BEIRUT/GENEVA - Damascus residents reported artillery barrages by Syrian
troops hours before Friday's scheduled start of a ceasefire to mark the
Muslim holiday of Id al-Adha.
They said that on Thursday night
troops stationed on a mountain overlooking the Syrian capital targeted
Hajar al-Aswad, a poor neighborhood inhabited by refugees from the Golan
Heights. There were no immediate reports of casualties.
"Consecutive
artillery volleys from Qasioun shook my home," said Omar, an engineer
who lives in al-Muhajereen district on a foothill of the mountain.
On
Thursday a Free Syrian Army commander gave qualified backing to the
truce, proposed by UN-Arab League envoy Lakhdar Brahimi, but he demanded
that Syrian President Bashar Assad free detainees. An Islamist group
said it was not committed to the truce, but may halt operations if the
army did.
Brahimi proposed the temporary truce to stem, however
briefly, the bloodshed in a conflict which erupted as popular protests
in March last year and has escalated into a civil war which activists
say has killed more than 32,000 people.
The fighting pits mainly
Sunni Muslim rebels against Assad, from the Alawite faith which is
linked to Shi'ite Islam, and threatens to draw in regional Sunni Muslim
and Shi'ite powers and engulf the whole Middle East, Brahimi has warned.
"On
the occasion of the blessed Id al-Adha, the general command of the
army and armed forces announces a halt to military operations on the
territory of the Syrian Arab Republic, from Friday morning ... until
Monday," an army statement read on state television said.
It
reserved the right to respond if "the armed terrorist groups open fire
on civilians and government forces, attack public and private
properties, or use car bombs and explosives."
It would also
respond to any reinforcement or re-supplying of rebel units, or
smuggling of fighters from neighboring countries "in violation of their
international commitments to combat terrorism".
Qassem
Saadeddine, head of the military council in Homs province and spokesman
for the FSA joint command, said his fighters were committed to the
truce.

"But
we not allow the regime to reinforce its posts. We demand the release
of the detainees, the regime should release them by tomorrow morning,"
he said.
Abu Moaz, spokesman for Ansar al-Islam, said the
Islamist group doubted Assad's forces would observe the truce, though it
might suspend operations if they did.
"We do not care about this
truce. We are cautious.

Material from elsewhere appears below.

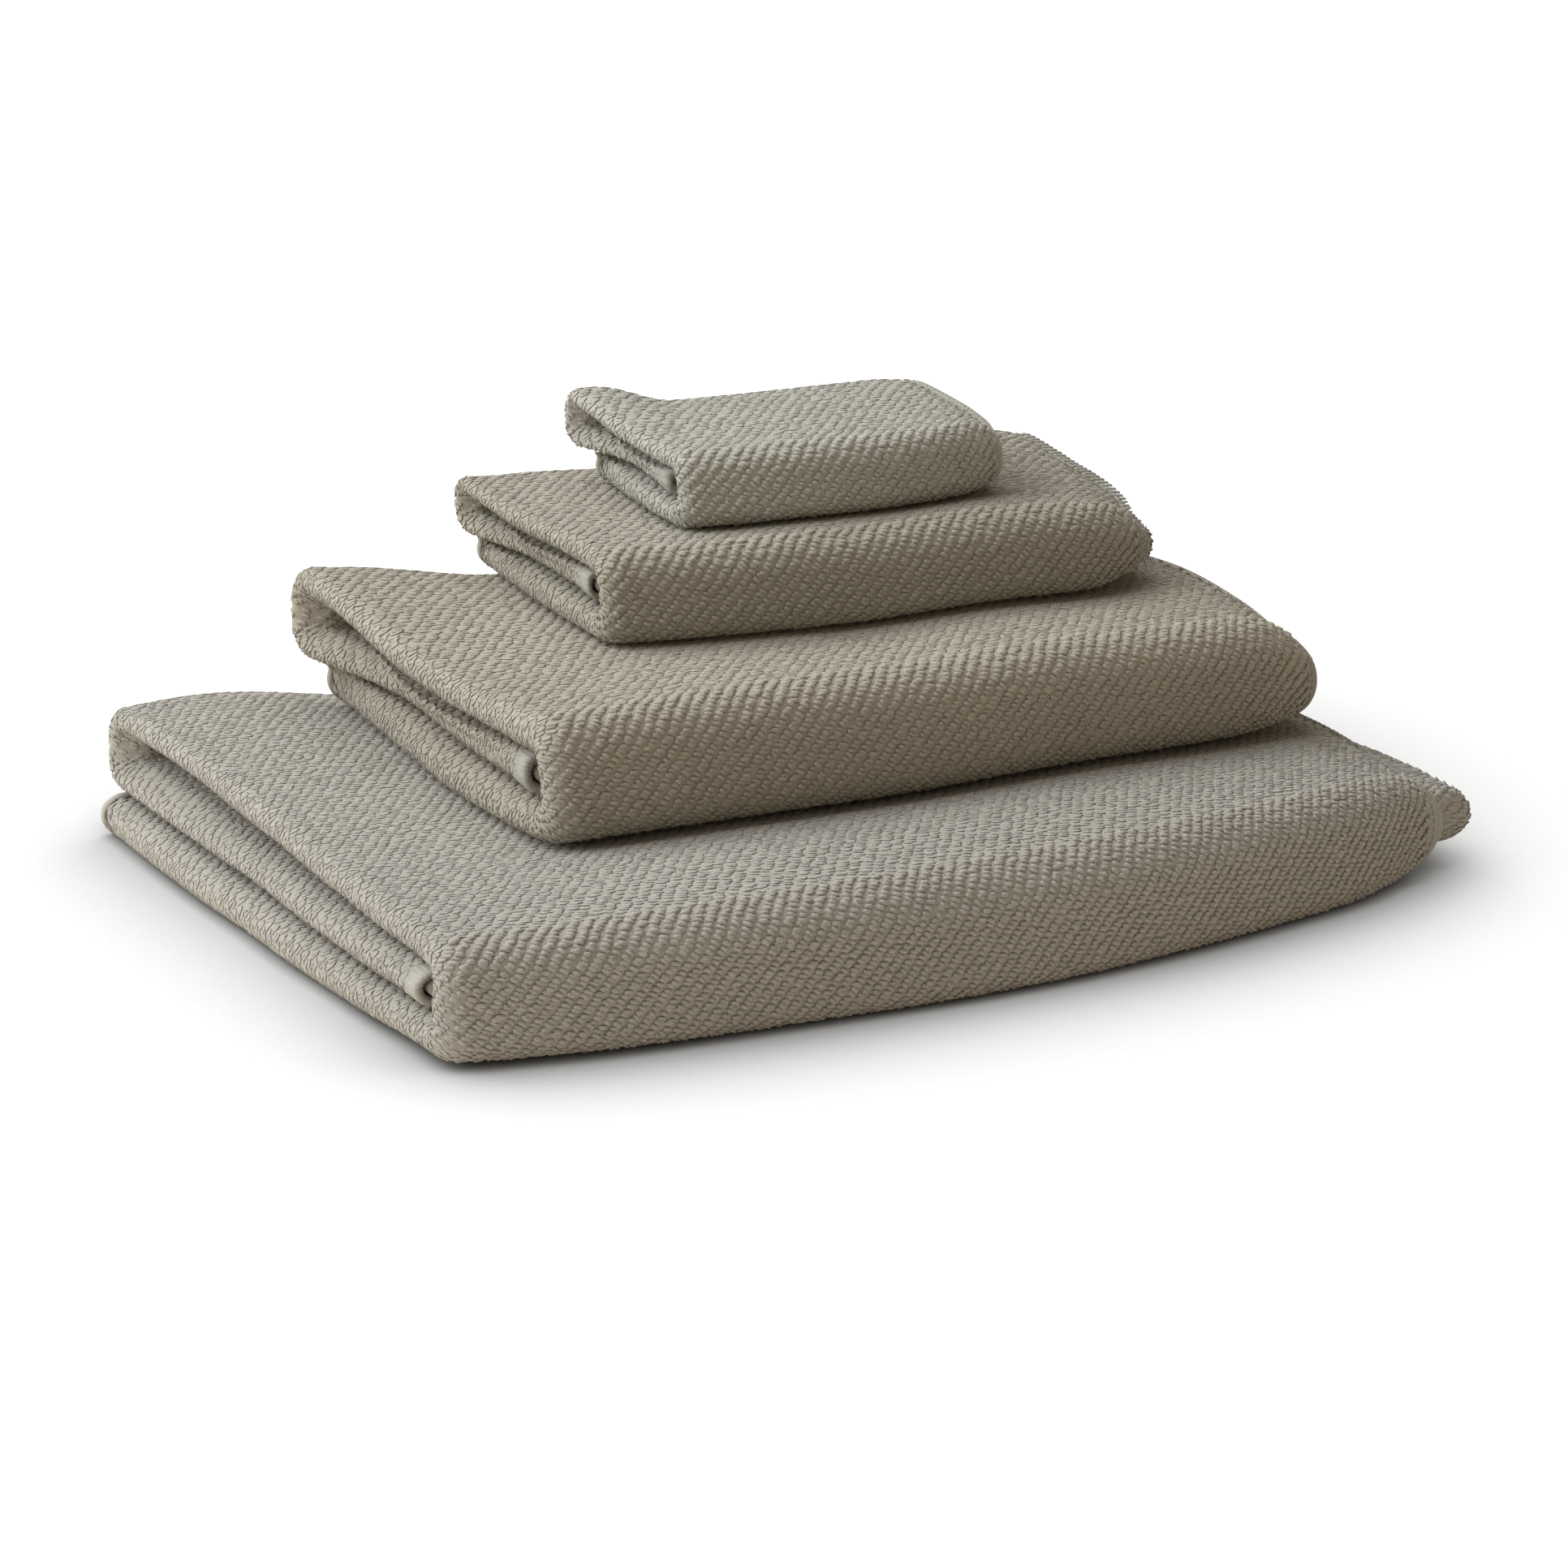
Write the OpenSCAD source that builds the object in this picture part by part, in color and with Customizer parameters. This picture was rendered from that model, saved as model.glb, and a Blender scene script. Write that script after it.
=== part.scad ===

If the tanks are still there and the
checkpoints are still there then what is the truce?" he said of the
organization, which includes several brigades fighting in the capital
and Damascus province.
Brahimi's predecessor, former UN chief
Kofi Annan, declared a ceasefire in Syria on April 12, but it soon
became a dead letter, along with the rest of his six-point peace plan.
Violence has intensified since then, with daily death tolls compiled by opposition monitoring groups often exceeding 200.